When it comes to performance, the newer Subarus are powerful but feel more languid and less responsive than earlier versions, said Fisher.
“When I first drove the new Legacy, I kind of missed the old one,” said Fisher, “but I think a lot more people are going to like the new one.”
The new Legacy now has a simpler, more elegant appearance, although it still retains a few of the extraneous bulges Subaru is known for. The new Forester has curving body lines and more a traditional crossover SUV look in place of the straight-edged, shoe box on its side look of its predecessor.
Next up for a makeover will be the Tribeca — Subaru’s big three-row crossover –said Jeff Schuster, an analyst with J.D. Power and Associates. Subaru has shown it’s listening to customer demands, Schuster said. The new Tribeca will be a test of whether Subaru can keep it going.

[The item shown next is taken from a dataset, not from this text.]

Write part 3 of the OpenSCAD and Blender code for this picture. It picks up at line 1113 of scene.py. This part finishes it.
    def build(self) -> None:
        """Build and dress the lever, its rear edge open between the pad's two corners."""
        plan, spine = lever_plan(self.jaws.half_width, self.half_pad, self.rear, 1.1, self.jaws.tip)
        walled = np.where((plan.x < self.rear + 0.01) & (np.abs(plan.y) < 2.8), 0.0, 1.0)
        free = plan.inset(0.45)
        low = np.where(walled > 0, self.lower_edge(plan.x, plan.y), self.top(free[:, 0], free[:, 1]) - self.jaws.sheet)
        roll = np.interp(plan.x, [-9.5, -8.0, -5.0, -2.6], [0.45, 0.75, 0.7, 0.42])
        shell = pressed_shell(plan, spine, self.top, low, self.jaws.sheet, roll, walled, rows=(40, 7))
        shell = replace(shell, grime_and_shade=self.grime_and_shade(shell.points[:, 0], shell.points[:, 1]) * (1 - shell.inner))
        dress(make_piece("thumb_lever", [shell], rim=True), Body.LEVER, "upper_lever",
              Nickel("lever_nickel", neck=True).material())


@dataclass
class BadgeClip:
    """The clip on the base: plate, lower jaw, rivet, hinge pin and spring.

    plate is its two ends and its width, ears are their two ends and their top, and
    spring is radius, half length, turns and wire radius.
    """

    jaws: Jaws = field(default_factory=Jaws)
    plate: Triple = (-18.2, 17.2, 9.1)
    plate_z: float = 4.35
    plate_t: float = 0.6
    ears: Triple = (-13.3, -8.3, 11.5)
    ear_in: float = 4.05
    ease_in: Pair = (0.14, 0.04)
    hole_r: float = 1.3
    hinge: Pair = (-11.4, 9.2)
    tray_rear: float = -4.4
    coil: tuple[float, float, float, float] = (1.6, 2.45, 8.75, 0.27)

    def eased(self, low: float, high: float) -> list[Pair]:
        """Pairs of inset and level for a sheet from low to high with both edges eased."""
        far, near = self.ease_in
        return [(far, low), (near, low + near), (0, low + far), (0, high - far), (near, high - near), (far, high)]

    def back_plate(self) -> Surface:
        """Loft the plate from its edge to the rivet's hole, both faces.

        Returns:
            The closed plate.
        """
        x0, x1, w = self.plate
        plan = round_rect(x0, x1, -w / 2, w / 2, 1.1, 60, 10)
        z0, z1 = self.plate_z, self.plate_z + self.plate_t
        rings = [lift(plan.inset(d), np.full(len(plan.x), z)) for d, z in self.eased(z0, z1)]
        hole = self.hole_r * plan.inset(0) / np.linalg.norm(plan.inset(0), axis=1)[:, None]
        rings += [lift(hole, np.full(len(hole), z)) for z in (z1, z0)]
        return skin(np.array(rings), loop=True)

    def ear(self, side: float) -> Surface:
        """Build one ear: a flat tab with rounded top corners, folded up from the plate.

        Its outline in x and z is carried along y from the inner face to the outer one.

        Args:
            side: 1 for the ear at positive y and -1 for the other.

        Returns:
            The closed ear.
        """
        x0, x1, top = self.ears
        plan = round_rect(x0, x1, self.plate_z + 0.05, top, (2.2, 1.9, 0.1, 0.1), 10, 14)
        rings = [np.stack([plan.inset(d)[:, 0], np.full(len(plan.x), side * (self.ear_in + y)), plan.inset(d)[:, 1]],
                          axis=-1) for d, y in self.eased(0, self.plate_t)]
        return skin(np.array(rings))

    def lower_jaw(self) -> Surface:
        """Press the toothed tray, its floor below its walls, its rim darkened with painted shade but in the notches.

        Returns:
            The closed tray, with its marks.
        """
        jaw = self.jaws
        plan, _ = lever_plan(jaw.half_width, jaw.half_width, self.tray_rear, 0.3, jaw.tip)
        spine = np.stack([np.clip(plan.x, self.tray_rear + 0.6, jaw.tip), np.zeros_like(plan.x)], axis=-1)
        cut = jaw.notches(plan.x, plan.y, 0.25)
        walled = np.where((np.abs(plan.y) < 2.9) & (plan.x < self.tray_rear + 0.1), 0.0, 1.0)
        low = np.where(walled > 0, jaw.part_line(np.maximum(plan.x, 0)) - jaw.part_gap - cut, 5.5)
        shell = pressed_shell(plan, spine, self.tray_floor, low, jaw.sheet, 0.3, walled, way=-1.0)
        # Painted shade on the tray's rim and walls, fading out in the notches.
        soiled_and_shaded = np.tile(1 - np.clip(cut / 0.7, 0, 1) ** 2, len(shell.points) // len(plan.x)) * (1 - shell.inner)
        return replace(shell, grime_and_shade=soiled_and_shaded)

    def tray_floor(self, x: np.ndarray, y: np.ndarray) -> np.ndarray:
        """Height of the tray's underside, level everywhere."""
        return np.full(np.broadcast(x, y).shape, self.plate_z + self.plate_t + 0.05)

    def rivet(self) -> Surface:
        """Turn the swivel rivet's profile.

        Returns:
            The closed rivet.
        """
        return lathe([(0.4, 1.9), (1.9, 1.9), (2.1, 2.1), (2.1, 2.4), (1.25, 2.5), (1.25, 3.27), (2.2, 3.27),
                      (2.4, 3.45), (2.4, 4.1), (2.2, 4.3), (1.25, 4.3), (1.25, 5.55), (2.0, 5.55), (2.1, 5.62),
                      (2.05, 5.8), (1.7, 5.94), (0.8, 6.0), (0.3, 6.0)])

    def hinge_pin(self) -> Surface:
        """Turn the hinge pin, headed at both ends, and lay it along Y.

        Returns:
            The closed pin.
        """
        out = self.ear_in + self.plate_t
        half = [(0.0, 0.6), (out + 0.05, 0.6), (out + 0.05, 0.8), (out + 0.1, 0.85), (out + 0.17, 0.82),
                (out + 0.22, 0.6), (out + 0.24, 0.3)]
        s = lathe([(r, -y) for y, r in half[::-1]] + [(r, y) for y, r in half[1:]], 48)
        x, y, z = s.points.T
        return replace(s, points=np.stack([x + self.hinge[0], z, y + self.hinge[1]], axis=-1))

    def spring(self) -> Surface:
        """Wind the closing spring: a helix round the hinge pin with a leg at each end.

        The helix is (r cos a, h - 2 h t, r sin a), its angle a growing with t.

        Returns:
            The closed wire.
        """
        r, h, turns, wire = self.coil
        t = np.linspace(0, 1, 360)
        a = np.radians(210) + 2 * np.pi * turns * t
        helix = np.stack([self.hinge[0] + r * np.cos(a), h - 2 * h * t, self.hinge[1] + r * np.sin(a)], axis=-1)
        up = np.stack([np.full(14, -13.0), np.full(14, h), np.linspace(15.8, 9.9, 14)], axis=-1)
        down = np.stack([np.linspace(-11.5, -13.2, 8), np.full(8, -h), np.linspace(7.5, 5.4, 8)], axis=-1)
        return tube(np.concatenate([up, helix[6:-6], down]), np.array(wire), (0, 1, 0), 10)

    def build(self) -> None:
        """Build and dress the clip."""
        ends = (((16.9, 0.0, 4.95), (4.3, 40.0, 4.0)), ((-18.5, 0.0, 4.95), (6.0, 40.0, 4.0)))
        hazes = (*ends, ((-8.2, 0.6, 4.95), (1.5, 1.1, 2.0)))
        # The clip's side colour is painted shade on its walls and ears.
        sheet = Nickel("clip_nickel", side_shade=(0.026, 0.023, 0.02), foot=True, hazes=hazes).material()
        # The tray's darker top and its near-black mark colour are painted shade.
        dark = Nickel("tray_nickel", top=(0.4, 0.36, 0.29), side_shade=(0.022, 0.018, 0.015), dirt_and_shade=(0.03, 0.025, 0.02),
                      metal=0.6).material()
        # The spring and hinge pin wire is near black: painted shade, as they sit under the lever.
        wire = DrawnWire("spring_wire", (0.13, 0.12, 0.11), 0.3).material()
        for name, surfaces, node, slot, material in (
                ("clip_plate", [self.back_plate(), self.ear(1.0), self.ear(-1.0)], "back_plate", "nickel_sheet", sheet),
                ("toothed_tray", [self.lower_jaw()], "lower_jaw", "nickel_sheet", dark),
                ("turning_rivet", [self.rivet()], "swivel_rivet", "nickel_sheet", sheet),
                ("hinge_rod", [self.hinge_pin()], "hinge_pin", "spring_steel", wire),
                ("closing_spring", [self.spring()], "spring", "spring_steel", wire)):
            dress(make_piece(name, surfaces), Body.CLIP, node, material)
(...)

As for those upcoming surprises, Toyota Motor Co. (TM) now owns 16.5% of Subaru and two carmakers are working jointly on some new products.
A sports car, which might be Subaru’s first two-wheel-drive car since the 1990s, is expected in 2011. Subaru is also working on a new hybrid car using Toyota technology, which would Subaru’s first hybrid.
The brand stretching won’t go too far, though, Doll promises.
“We’re still the smart boy in the class,” he said.